When I speak to students, I ask them not just to understand history, but to interrogate the present.
What does it mean when a swastika is penciled into a desk while we’re reading survivor testimony?
What does it say about us when educators struggle to say the word “Jew” in the context of hate crimes?
What are we teaching young people when the murder of two Israeli Jews is considered politically complicated?
We’ve taught this generation to think critically—but we haven’t taught them to think morally. We’ve emphasized empathy but haven’t practiced it. We’ve elevated context over clarity, and in doing so, we’ve blurred the lines between good and evil.
In our attempt to include all voices, we’ve lost the ability to name wrongs. In our effort to validate every narrative, we’ve forgotten that some actions are indefensible. We’ve confused complexity with moral equivalence.
So let us begin here—with moral clarity.
Sarah and Yaron were murdered. Not as collateral damage. Not in a war zone. But because they were Jewish and worked for peace under a flag some people have decided is a justification for violence.
There is no justification.
We must say this clearly. Without caveats. Without hashtags. Without “whataboutisms.” And we must demand that others do the same.
That means calling out those who respond to murder with moral hedging. It means refusing to accept virtue signaling in place of real solidarity. A social media post isn’t bravery. Quoting Audre Lorde while refusing to name Hamas as a genocidal force isn’t justice. Wearing a keffiyeh while ignoring the dead Jewish bodies on your own soil isn’t activism—it’s cowardice.

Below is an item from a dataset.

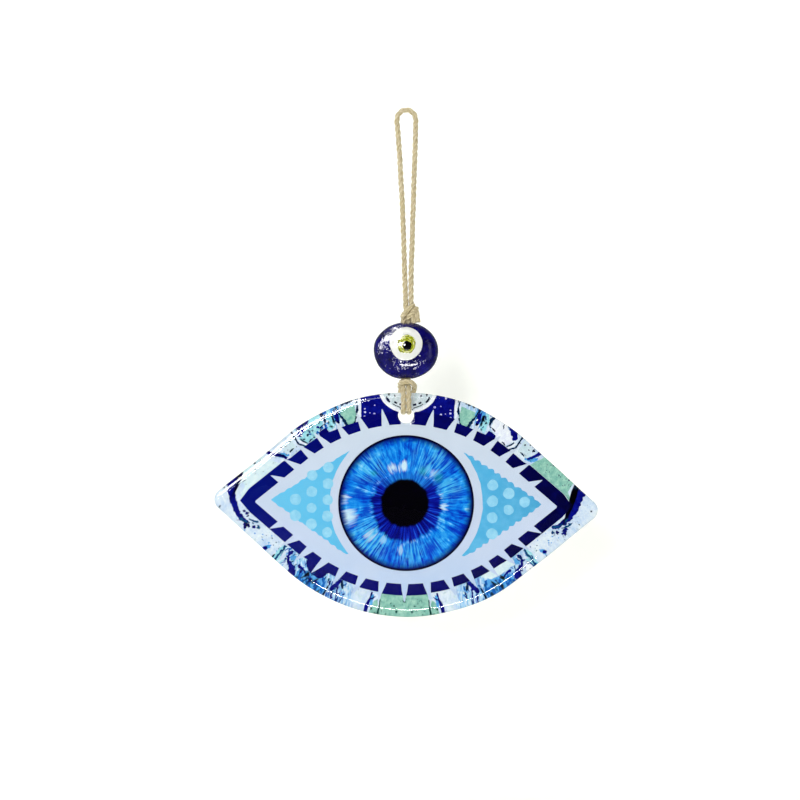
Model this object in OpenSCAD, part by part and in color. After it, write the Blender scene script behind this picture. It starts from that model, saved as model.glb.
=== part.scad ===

The virtue signaling we see from too many corners doesn’t help Palestinians. It doesn’t challenge authoritarianism. And it certainly doesn’t bring us closer to peace. What it does is cheapen mourning, flatten history, and embolden the worst among us.
Let us say their names: Sarah Milgrim. Yaron Lischinsky.
Let us say them without disclaimers.
Let us teach their names to our students, not as statistics, but as stories—with lives, with love, with purpose.
And let us remind the world: Jewish lives are not conditional. We are not metaphors. We are not symbols to be debated. We are people. And we bleed.
May their memories be a blessing.
May our response be a legacy—of moral clarity, courageous empathy, and a refusal to stay silent.